10. Policymakers should pay special attention to ensuring that necessary infrastructure will be available and implement reforms to permitting policies and processes to set a clear direction for industrial transitions and remove obstacles to investments. Access to low-cost renewable electricity and faster and more predictable permitting processes were judged to be most important by our respondents. Public efforts to ensure that preconditions for successful investments in deep green industrial transitions are in place set out a clear direction for industrial transitions and decrease private actors’ risk perceptions, clearing the way to mobilize more private capital.
11. Policymakers should invest more in dialogue and coordination between private and public actors (including financial actors) to solidify long-term planning for deep green industrial transitions. Shared visions and strategies can play an important role in accelerating the willingness to invest. Our respondents called for more state leadership in terms of its long-term plans for supporting deep green industrial transitions. The clearer the political landscape is for industrial and financial actors, the more confidence they can have in developing their transition plans and in providing financing. To reach this there is a need for increased dialogue and coordination between private and public actors.

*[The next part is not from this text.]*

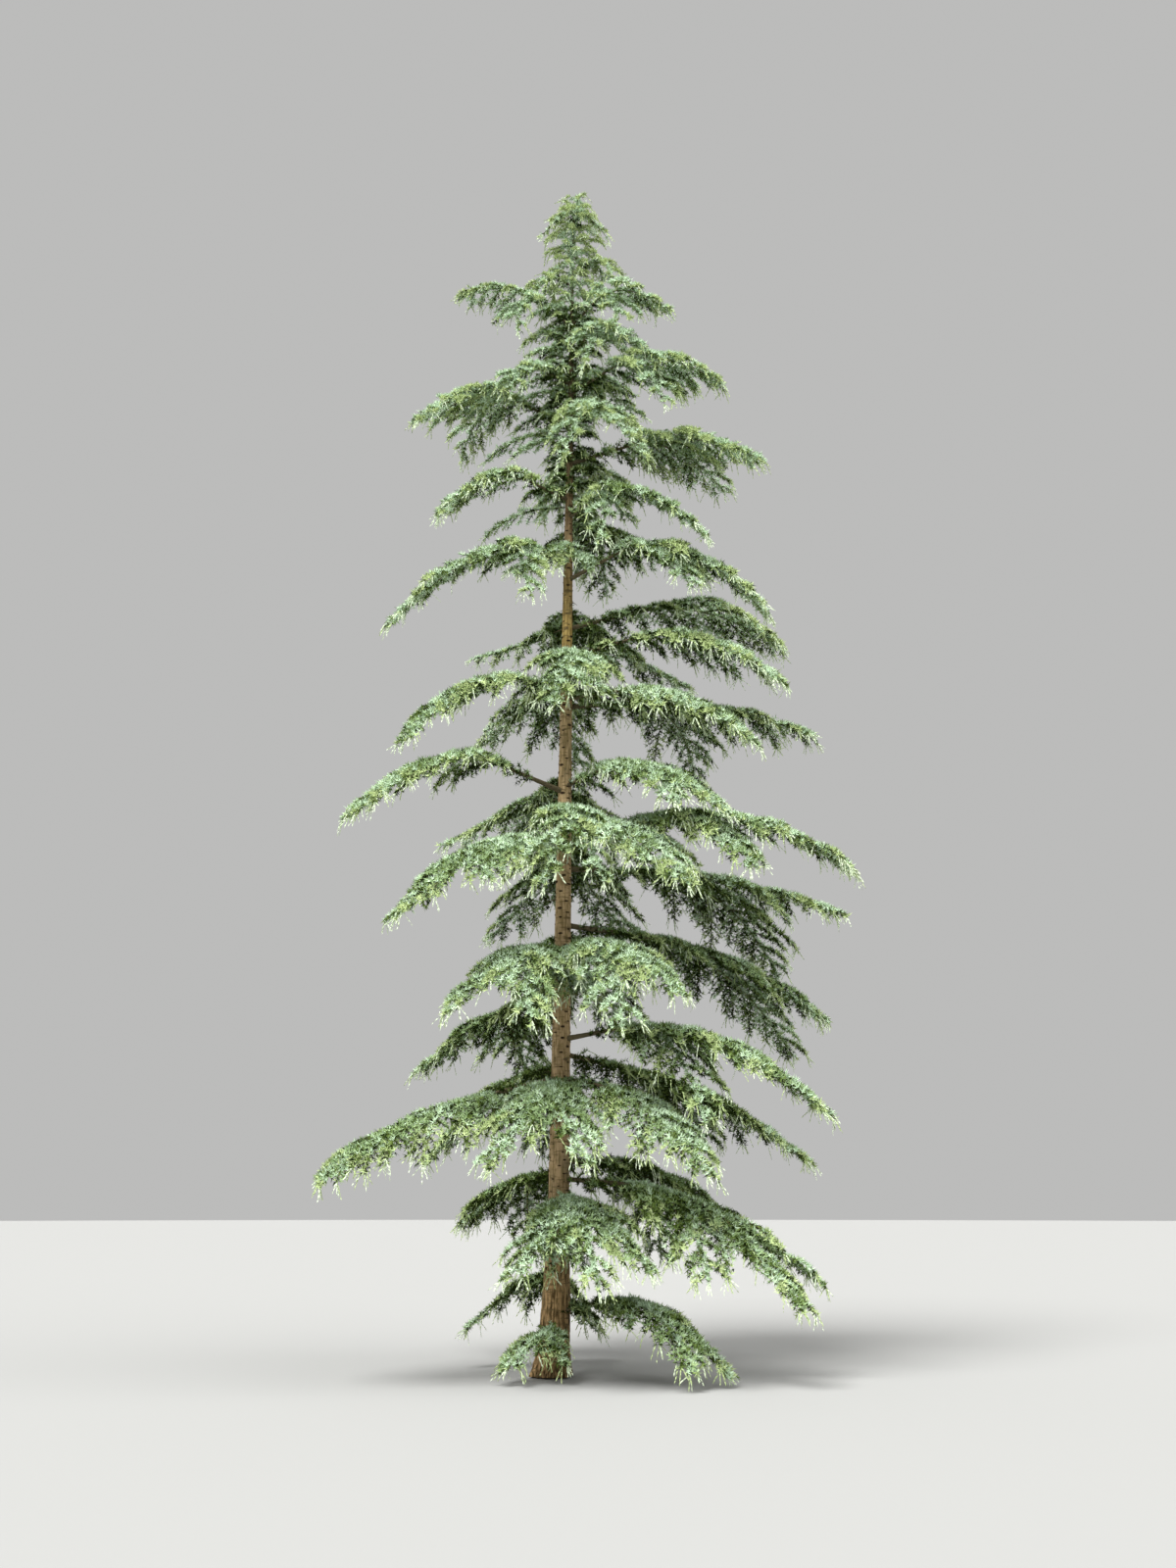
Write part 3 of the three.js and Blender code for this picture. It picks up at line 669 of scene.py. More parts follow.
def dress_twig(spot, start, way, size, light, youth, fringe, needle=1.0):
    """A fine twig set with rosettes, painted paler towards its end and younger there, where a young shoot
    may hang.
    """
    chance = spot.chance
    end = start + way * size
    if not is_clear(spot, [end]):
        return
    add_rod(spot.storey, TWIG_SIDES, np.array([start, end]), np.array(TWIG_RADII))
    places = max(2, int(size / (ROSETTE_PITCH * needle)))
    share = (np.arange(places) + chance.uniform(0.3, 0.9, places)) / places
    headings = np.repeat(way[None, :], places, axis=0)
    points = start + np.outer(share * size, way)
    # Painted light grows towards the twig's end, and so does the needles' youth.
    dress_stretch(spot, points, headings, light + 0.2 * share, youth + 0.2 * share, needle)
    if chance.uniform() < fringe:
        hang = unit(way * 0.75 - UP * chance.uniform(0.35, 1.1))
        reach = chance.uniform(*TWIG_FINGER_REACH)
        if is_clear(spot, [end + hang * reach]):
            young = spot.storey == "top" or chance.uniform() < young_share(spot, 0.4)
            add_finger(spot, "young" if young else "tip", end, hang, reach)


def dress_shoot(spot, root, tip, outer, kind):
    """One side shoot: an arching tongue of a twig with finer ones left and right, and young tips."""
    chance = spot.chance
    needle = kind.needle
    tip = mix(root, tip, kind.reach)
    length = float(np.linalg.norm(tip - root))
    arc = (root, mix(root, tip, SHOOT_SHOULDER) + UP * SHOOT_ARCH * length, tip)
    if not is_clear(spot, arc_point(arc, SHOOT_CHECKED_AT)):
        return
    bends = arc_point(arc, np.linspace(0, 1, SHOOT_BENDS))
    add_rod(spot.storey, TWIG_SIDES, bends, np.linspace(*SHOOT_RADII, SHOOT_BENDS) * (0.6 + length))
    # Painted light: more of it the further out the shoot grows, plus the kind's own share and its storey's
    # painted shade.
    light = SHOOT_LIGHT + kind.glow + SHOOT_OUTER_GLOW * outer + chance.uniform(*SHOOT_LIGHTS)
    youth = kind.youth + chance.uniform(*SHOOT_YOUTHS)
    count = max(3, int(length / (ROSETTE_PITCH * needle)))
    share = (np.arange(count) + chance.uniform(0.2, 0.8, count)) / count
    points, headings = arc_point(arc, share), arc_heading(arc, share)
    # The shoot's back is painted lighter than its finer twigs, a painted highlight along its crest.
    back_light = light + SHOOT_BACK_GLOW + 0.05 * share
    dress_stretch(spot, points, headings, back_light, youth + YOUTH_TO_TIP * share, needle)
    finer = int(min(MOST_TWIGS, max(FEWEST_TWIGS, round(length / kind.pitch))))
    for k in range(finer):
        along = 0.05 + 0.92 * (k + chance.uniform(0.2, 0.8)) / finer
        dress_shoot_twig(spot, arc, k, along, length, light, youth, kind)
    hang_shoot_tips(spot, arc, outer, kind.tips)


def dress_shoot_twig(spot, arc, k, along, length, light, youth, kind):
    """One of a shoot's finer twigs, on its left and right by turns, longest before its middle."""
    chance = spot.chance
    ahead = arc_heading(arc, along)
    profile = min(0.7 + 1.2 * along, 1.18 - 0.85 * along)
    size = (kind.more + kind.share * length) * profile * chance.uniform(*TWIG_SIZES)
    turn = math.radians(kind.angle * (1 - TWIG_ANGLE_FALL * along) + chance.uniform(*TWIG_ANGLES))
    flat = turned(ahead, turn if k % 2 == 0 else -turn)
    way = unit(flat + UP * (0.4 * ahead[2] - chance.uniform(*TWIG_SAG) - 0.3 * along))
    fringe = kind.fringe * max(0.0, 1.6 * along - 0.5)
    # Painted light: a little darker near the shoot, lighter out along it.
    light = light - 0.06 + 0.08 * along + chance.uniform(*TWIG_LIGHTS)
    youth = youth + YOUTH_TO_TIP * along + chance.uniform(*TWIG_YOUTHS)
    dress_twig(spot, arc_point(arc, along), way, size, light, youth, fringe, kind.needle)


def hang_shoot_tips(spot, arc, outer, tips):
    """The young shoots that hang in a tuft from a side shoot's tip."""
    chance = spot.chance
    for _ in range(tips):
        spread = chance.normal(0, TIP_FINGER_SPREAD, 3) * np.array([1, 1, 0.35])
        hang = unit(unit(arc_heading(arc, 1.0) * 0.8 - UP * chance.uniform(0.3, 0.9)) + spread)
        reach = chance.uniform(*TIP_FINGER_REACH)
        # Painted light: tips further out are more often the pale kind, those further in the greener kind.
        share = 0.6 if spot.storey == "top" else young_share(spot, 0.7 - 0.6 * outer)
        tint = "young" if chance.uniform() < share else "tip"
        if is_clear(spot, [arc[2] + hang * reach]):
            add_finger(spot, tint, arc[2], hang, reach)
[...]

12. As industrial transitions can evolve over decades, it is crucial that policymakers can deliver a stable and predictable framework that is credible over mandate periods. A clear result is that significant swings in policy priorities can easily undermine the willingness to invest in risky deep green industrial transitions. Therefore, policymakers should, as far as possible, be sending coherent signals to industrial actors on what technologies, industrial inputs and products will fit into the evolving policy landscape for green industrial production.
Stockholm: IVL Svenska Miljöinstitutet AB , 2022.